If Figure 3 illustrates what has been happening to kill numbers then Figure 2 offers a picture of how Chinese pig prices have helped drive this wild swing in pig and pork supply – initially sparked by ASF in China. Chinese weekly deadweight pig prices in 2019/2020 rose sharply.
But then they began to collapse from early 2021. The Chinese government eventually became directly involved when it introduced a market price support scheme that involved state purchases but, mostly, the market has been trying to adjust to this of this over supply through the cull of sows. A related adjustment is the level of imports and the growth of foreign pigmeat into China has slowed. That’s where the rest of the world starts to feel the impact.
It is Chinese New Year at the end of January and that would be expected to increase domestic pig prices in the period before the big holiday but more important for the medium term the signs are that China’s pork production levels will be lower in 2022 and the market more in balance. The big question is, has China achieved all it needs from its sow cull? I think it probably has, but, as ever in China, the data is in a black box.
Table 1 presents the data from the latest (December 2021) US hog census. The breeding herd in the United States now appears to be at about the same level as December 2020. If the census is accurate that means the US has ceased reducing its sow numbers. The US is also reporting a high incidence of PRRS in sows and that is reducing US productivity.
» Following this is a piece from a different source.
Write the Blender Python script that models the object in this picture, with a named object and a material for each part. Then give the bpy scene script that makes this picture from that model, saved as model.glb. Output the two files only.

The census estimates for the total inventory and for market pigs are both down by about 4%.
These are relatively large reductions and they, along with the PRRS data, strongly suggest that US pork production will be lower in the 1st half of 2022 than it was in 2021. Prices, therefore, will likely be higher. The US economy seems to be recovering well from Covid-19 – albeit that Omicron’s spread in the population has reached record highs.
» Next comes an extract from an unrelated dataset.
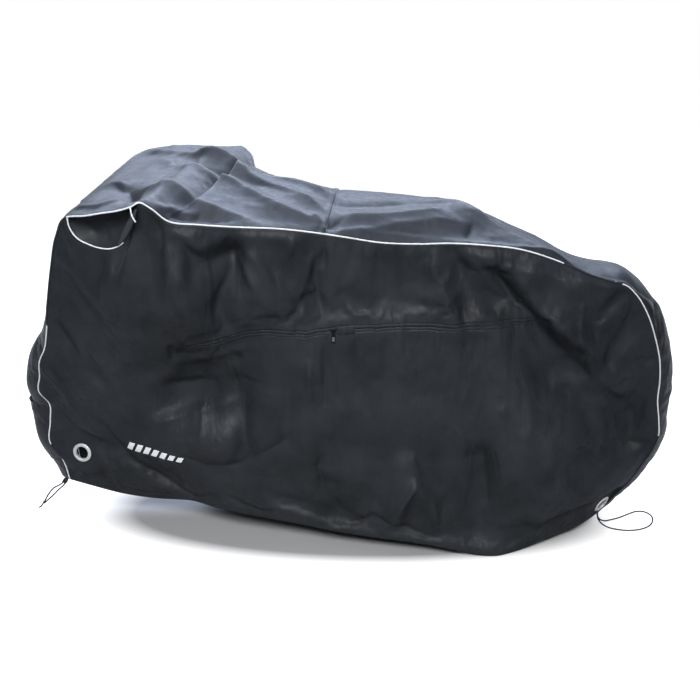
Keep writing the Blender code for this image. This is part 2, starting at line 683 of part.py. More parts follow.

Figures 4 and 5 present the daily hog price data through to the end of the fourth quarter in 2021 and a weak recovery in US hog prices is observed at the end of 2021. These charts also show how US hog prices dropped from their previous record levels. A big question for the US market in 2022 is, will ASF appear on the North American continent this year (knowing that it arrived in the Dominican Republic and Haiti in 2021)?
If you think the glass is half full then you will assume, like me, that ASF is not found in in the US herd this coming year.
In Europe, pig farmers have not generally been encouraged to expand and the major player, Germany, has contracted significantly. The herd there is down by almost 10% in 2021. In the most recent census data, only Spanish and Danish farmers have held their breeding herd numbers stable or increased them. The outlook for Europe’s pigmeat exports in 2022 is not good and the EU predicts that will be down – driven by a big fall in exports to China.
That is a bear factor for prices but I see the reduced supply of pigs plus recovering domestic demand in Europe as countering this. That judgement is the big question for 2022 in Europe. Will any fall in pork export demand be smothered by improving domestic demand and lower domestic supply? To a large extent the trajectory of the Omicron variant in Europe will determine the answer to this question.
So, there you have my New Year message – it is a glass half full and there is hope. I have summed up the underlying assumptions for the pigmeat market in the text above and I concede that each of these assumptions could have a glass half empty interpretation. The data, in my view, are positive for pig prices but there are external variables that we cannot measure or predict that can swing the market one way or the other. I just pray that we do not have a replay of 2021 in the New Year.